Because is was wild speculation. ("a good guess is...", "some lawyer may have...") No-one would have complained if it had been factual.
Andrew.
On Tue, 06 Sep 2011 09:42:19 +0100 Andrew Haley aph@redhat.com wrote:
<snip> nomnex:
I disagree. I find it useful to stress this licensing policy. From my own experience I couldn't explain why OOo calc was stripped of
<snip>
Because is was wild speculation. ("a good guess is...", "some lawyer may have...") No-one would have complained if it had been factual.
I see. I understand the nuance now.
On 09/05/2011 03:57 PM, Alexander Volovics wrote:
I ask because using Fed15/Gnome3 not all keys on the following laptops (Dell Inspiron 1764 and Dell Vostr 3750) work. For example the key to switch on/off the touchpad. It does not work and also does not provide any 'notification'.
Do file a bug report against the kernel in Red Hat bugzilla and cc Matthew Garrett <mjg59-AT-srcf.ucam.org> . It can be reassigned if necessary. Keyboard information seems simple at first glance but often is quite complicated. For the gory details, refer to https://lwn.net/Articles/456146
Rahul
On Mon, Sep 05, 2011 at 04:37:09PM +0530, Rahul Sundaram wrote:
On 09/05/2011 03:57 PM, Alexander Volovics wrote:
I ask because using Fed15/Gnome3 not all keys on the following laptops (Dell Inspiron 1764 and Dell Vostr 3750) work. For example the key to switch on/off the touchpad. It does not work and also does not provide any 'notification'.
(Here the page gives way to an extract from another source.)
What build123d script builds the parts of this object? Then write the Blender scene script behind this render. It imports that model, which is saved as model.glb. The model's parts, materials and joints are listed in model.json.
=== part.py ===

Do file a bug report against the kernel in Red Hat bugzilla and cc Matthew Garrett <mjg59-AT-srcf.ucam.org> . It can be reassigned if necessary. Keyboard information seems simple at first glance but often is quite complicated. For the gory details, refer to https://lwn.net/Articles/456146
Will do. Thanks for the reference. Didn't know this stuff. Indeed 'gory details'.